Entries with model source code
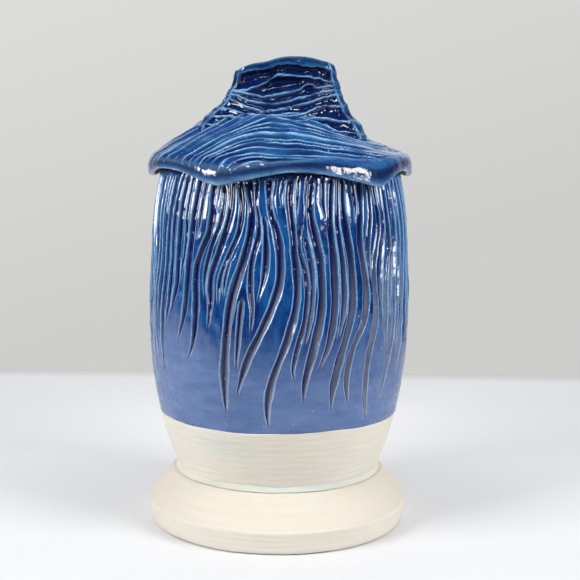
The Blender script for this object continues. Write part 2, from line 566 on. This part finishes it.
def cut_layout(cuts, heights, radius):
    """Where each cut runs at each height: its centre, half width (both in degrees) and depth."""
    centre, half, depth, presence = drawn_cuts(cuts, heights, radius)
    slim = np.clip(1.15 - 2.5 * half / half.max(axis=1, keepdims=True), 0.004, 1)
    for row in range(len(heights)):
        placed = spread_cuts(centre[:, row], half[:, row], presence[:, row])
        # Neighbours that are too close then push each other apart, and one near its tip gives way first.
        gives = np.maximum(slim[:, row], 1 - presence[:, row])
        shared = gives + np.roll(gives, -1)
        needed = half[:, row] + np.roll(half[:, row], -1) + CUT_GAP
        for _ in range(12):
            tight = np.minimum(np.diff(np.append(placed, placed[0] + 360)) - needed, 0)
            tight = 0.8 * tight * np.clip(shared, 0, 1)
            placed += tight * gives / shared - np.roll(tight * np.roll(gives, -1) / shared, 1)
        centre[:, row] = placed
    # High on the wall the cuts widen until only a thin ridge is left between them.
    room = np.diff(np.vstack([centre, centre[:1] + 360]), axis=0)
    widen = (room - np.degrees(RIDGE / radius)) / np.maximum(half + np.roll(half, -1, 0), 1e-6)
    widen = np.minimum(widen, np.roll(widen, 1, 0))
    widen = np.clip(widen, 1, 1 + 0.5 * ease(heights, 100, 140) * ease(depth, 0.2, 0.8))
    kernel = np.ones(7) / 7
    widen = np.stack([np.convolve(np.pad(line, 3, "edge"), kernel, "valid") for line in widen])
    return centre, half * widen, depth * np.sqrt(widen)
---
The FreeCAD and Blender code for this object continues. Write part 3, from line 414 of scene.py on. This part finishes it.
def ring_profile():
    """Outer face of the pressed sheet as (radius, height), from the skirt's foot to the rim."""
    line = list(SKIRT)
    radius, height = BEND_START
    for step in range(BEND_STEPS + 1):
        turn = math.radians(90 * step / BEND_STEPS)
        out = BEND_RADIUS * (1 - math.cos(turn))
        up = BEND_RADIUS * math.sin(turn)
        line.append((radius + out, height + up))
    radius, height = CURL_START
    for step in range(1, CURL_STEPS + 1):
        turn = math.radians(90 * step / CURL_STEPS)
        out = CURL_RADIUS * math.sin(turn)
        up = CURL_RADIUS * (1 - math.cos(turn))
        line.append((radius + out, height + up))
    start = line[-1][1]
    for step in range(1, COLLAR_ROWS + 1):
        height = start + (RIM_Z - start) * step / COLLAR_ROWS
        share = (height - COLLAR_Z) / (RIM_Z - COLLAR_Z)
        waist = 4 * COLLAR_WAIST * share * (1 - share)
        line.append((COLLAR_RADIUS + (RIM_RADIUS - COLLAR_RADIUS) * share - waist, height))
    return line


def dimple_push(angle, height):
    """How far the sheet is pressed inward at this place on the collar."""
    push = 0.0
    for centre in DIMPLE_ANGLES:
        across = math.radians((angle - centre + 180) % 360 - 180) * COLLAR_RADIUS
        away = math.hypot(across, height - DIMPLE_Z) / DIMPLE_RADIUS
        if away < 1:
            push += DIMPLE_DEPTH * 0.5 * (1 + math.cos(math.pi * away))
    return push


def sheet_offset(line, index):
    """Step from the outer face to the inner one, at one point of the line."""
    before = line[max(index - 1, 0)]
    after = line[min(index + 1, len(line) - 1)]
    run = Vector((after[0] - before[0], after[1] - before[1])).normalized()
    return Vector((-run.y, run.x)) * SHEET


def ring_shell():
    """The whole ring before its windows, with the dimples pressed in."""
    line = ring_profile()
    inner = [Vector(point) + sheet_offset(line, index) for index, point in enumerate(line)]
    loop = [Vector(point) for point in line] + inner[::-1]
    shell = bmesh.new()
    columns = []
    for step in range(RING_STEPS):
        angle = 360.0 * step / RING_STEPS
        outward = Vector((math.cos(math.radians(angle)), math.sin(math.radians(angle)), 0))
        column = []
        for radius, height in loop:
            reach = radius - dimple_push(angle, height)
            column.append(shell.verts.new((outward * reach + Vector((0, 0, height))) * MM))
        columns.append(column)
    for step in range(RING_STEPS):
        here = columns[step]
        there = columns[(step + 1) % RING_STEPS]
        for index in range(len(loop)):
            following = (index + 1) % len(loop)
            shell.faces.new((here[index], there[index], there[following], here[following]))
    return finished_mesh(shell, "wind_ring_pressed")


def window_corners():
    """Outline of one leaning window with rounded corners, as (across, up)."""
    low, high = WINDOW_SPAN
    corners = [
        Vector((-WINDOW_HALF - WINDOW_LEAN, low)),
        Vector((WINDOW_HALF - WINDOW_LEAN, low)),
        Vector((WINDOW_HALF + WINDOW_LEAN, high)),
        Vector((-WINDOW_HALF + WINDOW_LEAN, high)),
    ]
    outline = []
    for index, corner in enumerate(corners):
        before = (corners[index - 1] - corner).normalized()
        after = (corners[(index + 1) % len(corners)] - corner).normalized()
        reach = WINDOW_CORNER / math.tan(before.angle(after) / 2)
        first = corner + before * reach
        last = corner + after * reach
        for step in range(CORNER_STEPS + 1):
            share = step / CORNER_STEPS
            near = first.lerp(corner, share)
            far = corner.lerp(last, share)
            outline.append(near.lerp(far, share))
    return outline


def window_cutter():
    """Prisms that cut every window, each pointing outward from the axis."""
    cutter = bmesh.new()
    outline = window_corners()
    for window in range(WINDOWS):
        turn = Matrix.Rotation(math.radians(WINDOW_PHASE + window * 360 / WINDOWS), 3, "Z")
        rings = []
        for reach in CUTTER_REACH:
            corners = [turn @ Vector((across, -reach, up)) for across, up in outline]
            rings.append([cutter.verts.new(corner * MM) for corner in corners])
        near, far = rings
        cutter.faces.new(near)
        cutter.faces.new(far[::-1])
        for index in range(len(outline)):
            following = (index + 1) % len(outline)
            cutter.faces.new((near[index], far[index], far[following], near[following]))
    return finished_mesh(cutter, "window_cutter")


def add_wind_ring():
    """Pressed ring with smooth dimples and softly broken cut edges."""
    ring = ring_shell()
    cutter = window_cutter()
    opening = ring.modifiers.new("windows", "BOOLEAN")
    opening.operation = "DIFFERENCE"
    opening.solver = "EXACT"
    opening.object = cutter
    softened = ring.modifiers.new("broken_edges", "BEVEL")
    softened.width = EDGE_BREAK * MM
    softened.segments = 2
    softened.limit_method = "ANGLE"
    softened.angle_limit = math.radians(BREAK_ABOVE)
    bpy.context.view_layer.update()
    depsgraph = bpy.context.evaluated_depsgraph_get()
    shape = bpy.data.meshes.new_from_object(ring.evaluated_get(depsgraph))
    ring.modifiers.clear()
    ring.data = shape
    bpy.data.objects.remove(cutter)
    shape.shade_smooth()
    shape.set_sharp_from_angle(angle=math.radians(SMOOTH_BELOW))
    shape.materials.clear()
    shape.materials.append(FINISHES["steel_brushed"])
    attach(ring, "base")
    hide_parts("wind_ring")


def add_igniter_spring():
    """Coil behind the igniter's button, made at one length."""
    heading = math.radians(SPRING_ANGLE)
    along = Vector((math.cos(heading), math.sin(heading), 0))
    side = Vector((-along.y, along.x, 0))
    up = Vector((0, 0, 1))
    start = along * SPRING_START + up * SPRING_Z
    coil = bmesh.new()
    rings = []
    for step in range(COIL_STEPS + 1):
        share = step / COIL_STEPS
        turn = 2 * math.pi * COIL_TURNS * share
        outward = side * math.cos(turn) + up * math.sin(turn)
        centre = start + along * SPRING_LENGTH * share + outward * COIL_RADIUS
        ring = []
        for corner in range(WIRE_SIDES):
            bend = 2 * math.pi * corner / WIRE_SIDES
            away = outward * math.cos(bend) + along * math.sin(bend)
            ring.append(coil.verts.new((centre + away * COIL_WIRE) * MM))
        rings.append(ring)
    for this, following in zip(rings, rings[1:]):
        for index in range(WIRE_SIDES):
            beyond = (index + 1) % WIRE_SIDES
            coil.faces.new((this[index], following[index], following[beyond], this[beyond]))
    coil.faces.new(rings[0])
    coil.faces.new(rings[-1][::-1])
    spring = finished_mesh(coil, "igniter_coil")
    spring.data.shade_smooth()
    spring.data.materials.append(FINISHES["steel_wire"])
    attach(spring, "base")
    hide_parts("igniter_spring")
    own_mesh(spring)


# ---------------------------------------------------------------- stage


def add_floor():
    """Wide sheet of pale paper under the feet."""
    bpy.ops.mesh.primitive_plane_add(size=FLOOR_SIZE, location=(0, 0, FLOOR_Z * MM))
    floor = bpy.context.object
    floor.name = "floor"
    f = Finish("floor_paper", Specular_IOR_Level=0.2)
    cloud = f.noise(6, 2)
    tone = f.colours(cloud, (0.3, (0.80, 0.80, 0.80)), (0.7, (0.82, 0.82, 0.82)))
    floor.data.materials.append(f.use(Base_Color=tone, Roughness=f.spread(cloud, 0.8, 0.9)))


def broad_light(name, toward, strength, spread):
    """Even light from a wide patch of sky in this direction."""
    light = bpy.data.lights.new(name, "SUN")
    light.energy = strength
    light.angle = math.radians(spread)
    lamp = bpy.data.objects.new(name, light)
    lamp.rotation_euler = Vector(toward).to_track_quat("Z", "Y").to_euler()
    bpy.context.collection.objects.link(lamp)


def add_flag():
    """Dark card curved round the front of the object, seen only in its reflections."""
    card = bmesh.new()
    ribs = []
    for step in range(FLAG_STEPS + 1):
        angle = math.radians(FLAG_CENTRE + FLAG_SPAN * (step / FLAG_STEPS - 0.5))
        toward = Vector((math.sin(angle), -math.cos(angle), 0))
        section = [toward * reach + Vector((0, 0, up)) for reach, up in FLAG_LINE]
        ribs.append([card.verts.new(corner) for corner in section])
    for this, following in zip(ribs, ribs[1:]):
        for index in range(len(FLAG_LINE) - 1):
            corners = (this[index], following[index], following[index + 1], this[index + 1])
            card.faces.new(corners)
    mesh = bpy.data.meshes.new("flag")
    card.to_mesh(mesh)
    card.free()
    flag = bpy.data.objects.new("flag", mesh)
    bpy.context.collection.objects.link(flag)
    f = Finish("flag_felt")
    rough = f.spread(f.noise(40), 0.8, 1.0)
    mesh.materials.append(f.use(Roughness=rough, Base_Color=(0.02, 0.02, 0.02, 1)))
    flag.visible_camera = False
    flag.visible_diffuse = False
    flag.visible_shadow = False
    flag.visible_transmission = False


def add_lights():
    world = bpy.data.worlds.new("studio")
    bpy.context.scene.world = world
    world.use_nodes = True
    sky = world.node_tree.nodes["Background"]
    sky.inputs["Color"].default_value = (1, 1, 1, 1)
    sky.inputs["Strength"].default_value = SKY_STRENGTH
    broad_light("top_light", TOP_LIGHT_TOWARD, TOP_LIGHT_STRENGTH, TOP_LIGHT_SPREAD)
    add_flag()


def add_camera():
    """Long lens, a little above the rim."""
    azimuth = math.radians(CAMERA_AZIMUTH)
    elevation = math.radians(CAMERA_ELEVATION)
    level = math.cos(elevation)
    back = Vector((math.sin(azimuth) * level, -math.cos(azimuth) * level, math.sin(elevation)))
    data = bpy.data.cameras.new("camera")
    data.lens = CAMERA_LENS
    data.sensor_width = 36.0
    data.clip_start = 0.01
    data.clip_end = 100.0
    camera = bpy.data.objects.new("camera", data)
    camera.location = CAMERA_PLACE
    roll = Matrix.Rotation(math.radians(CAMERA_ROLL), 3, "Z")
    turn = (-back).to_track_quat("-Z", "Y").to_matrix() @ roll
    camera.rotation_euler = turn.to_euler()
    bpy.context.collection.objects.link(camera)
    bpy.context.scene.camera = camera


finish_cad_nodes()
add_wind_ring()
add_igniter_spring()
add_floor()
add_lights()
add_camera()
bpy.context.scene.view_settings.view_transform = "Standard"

◆ **Stated exercise**: Write out each line exactly as it appears, from the line with "own_mesh(spring)" up to and including the line with "Roughness=f.spread(cloud, 0.8, 0.9)))".

◆ **Finished answer**:
    own_mesh(spring)


# ---------------------------------------------------------------- stage


def add_floor():
    """Wide sheet of pale paper under the feet."""
    bpy.ops.mesh.primitive_plane_add(size=FLOOR_SIZE, location=(0, 0, FLOOR_Z * MM))
    floor = bpy.context.object
    floor.name = "floor"
    f = Finish("floor_paper", Specular_IOR_Level=0.2)
    cloud = f.noise(6, 2)
    tone = f.colours(cloud, (0.3, (0.80, 0.80, 0.80)), (0.7, (0.82, 0.82, 0.82)))
    floor.data.materials.append(f.use(Base_Color=tone, Roughness=f.spread(cloud, 0.8, 0.9)))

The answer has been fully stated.